When she discovered the chats, Mangan took their daughter, fled from their home and sent the data she collected to the FBI.

Jackson promised that she and the rest of the "very real women" would take the witness stand. She testified against her ex-husband after the end of opening arguments.

Defense attorney Gatto contends that Mangan mistook "Gil's porn" as a plot against her life.

"If you were scared by what the prosecutor was telling you, who could blame you?" she asked.

The allegations against Valle are "the stuff of horror movies" - and "pure fiction," Gatto said.

"Ladies and gentlemen, we don't convict people for their thoughts, no matter how sick and disturbing they are," she said. "You are not the deputy agents of the Thought Police."

During the elaborate jury-screening process, many jurors reported that they read much of the sensational coverage of the so-called cannibal cop.

Gatto seemed eager to play down that association by referring to her client as "Gil."

A University of Maryland graduate, "Gil" joined the Marine Corps before landing a job with the NYPD, and moved to New York City to live with his wife, daughter and his bulldog.
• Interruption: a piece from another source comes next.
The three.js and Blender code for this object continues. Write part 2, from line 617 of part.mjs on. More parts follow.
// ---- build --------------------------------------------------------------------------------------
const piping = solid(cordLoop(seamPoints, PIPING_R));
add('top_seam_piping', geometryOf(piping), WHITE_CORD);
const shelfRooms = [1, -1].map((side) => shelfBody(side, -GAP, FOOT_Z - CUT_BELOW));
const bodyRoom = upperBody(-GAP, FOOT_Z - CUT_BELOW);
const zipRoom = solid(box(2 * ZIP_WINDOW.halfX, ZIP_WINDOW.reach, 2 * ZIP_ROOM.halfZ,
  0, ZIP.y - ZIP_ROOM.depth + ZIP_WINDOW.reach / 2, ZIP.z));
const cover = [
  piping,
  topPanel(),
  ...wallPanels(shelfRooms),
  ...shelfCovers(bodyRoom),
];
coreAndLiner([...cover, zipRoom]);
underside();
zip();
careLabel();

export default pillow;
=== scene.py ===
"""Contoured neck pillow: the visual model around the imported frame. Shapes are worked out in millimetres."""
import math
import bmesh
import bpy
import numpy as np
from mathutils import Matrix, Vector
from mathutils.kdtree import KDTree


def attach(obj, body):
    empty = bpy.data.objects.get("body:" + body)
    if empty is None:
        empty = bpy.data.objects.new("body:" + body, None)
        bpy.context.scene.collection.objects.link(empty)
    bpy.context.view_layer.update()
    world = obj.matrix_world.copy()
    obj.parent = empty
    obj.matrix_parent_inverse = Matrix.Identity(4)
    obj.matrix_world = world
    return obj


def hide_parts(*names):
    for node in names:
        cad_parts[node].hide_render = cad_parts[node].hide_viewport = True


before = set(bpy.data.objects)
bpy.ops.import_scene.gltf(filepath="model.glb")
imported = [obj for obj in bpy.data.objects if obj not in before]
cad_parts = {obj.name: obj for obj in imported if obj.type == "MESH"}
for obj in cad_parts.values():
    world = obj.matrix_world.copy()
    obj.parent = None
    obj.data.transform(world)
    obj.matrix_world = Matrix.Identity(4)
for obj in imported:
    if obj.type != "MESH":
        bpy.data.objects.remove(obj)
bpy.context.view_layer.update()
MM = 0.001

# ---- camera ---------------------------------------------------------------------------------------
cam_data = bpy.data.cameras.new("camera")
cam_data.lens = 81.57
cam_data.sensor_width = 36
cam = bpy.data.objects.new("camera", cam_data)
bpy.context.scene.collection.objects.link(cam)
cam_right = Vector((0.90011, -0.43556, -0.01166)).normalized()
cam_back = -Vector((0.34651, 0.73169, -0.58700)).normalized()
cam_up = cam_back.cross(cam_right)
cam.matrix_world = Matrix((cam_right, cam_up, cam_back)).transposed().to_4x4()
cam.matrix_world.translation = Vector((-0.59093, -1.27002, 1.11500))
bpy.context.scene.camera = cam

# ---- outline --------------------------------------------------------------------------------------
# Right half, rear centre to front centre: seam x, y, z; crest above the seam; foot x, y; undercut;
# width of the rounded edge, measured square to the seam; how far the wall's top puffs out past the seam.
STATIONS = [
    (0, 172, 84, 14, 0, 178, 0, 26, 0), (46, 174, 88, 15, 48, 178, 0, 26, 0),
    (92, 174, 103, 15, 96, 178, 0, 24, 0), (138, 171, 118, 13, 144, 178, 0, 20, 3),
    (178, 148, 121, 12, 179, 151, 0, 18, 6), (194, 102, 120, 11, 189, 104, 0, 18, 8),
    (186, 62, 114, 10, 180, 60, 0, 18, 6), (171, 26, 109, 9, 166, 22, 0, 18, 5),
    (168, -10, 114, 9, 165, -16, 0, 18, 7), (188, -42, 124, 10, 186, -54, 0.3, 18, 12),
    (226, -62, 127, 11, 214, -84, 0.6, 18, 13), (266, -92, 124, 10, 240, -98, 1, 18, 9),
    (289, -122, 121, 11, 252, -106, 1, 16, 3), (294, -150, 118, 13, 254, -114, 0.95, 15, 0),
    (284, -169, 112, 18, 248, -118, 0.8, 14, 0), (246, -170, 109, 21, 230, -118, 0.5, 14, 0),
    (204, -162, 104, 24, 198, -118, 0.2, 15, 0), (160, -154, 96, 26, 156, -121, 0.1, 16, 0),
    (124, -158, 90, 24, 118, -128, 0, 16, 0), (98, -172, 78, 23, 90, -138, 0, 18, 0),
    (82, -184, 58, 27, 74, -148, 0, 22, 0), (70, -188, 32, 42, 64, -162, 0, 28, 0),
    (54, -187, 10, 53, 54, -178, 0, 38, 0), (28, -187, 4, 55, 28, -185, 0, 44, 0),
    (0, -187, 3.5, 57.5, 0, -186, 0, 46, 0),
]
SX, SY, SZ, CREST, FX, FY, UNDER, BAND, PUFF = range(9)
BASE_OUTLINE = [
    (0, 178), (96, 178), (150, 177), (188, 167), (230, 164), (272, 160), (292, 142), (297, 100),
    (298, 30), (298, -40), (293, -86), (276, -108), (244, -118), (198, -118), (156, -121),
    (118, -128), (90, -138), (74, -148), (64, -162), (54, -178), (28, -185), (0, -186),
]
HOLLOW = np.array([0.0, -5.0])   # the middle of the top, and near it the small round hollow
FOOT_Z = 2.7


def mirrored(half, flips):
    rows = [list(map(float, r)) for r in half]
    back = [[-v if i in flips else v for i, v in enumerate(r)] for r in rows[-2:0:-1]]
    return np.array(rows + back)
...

Valle never had any disciplinary record in the police force until his "private sexual thoughts" became aired in "an unbelievably public forum," Gatto said.

She then gestured to the majestic courtroom in the Thurgood Marshall Courthouse, which just opened this year.
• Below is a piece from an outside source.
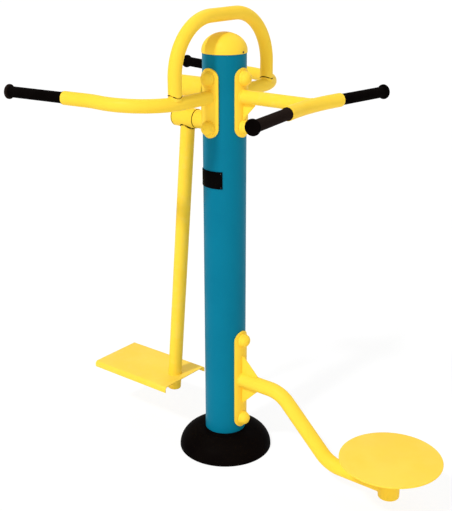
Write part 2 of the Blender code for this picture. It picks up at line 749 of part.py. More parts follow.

Playing down the specificity of Valle's chats, she said: "The fantasies that are the best are the ones that are sprinkled with details."

She insisted that allegations against her client unravel upon closer inspection of the chats.

As an example, Gatto pointed to the arrest of one of Valle's alleged co-conspirators, Michael Vanhise, a 22-year-old toy car collector from New Jersey who lives in his grandmother's basement.

Prosecutors say Vanhise agreed to pay $5,000 for Valle to kidnap a woman in February 2012.

But Gatto said Vanhise "doesn't have 10 cents" for the bounty.

The February deadline came and went with no payments and no kidnapping, she added.

When they chatted again in May, the alleged price had suddenly shifted $4,000 for Valle to deliver the same woman "in a couple of days," she said.

Neither party haggled over the price, spoke of an address to deliver the woman or transferred any payments, Gatto told jurors.

The supposed transaction was "preposterous," she said

"Even more shocking than Gil Valle's thoughts is the fact that the federal government brought this case at all into a federal court," Gatto said.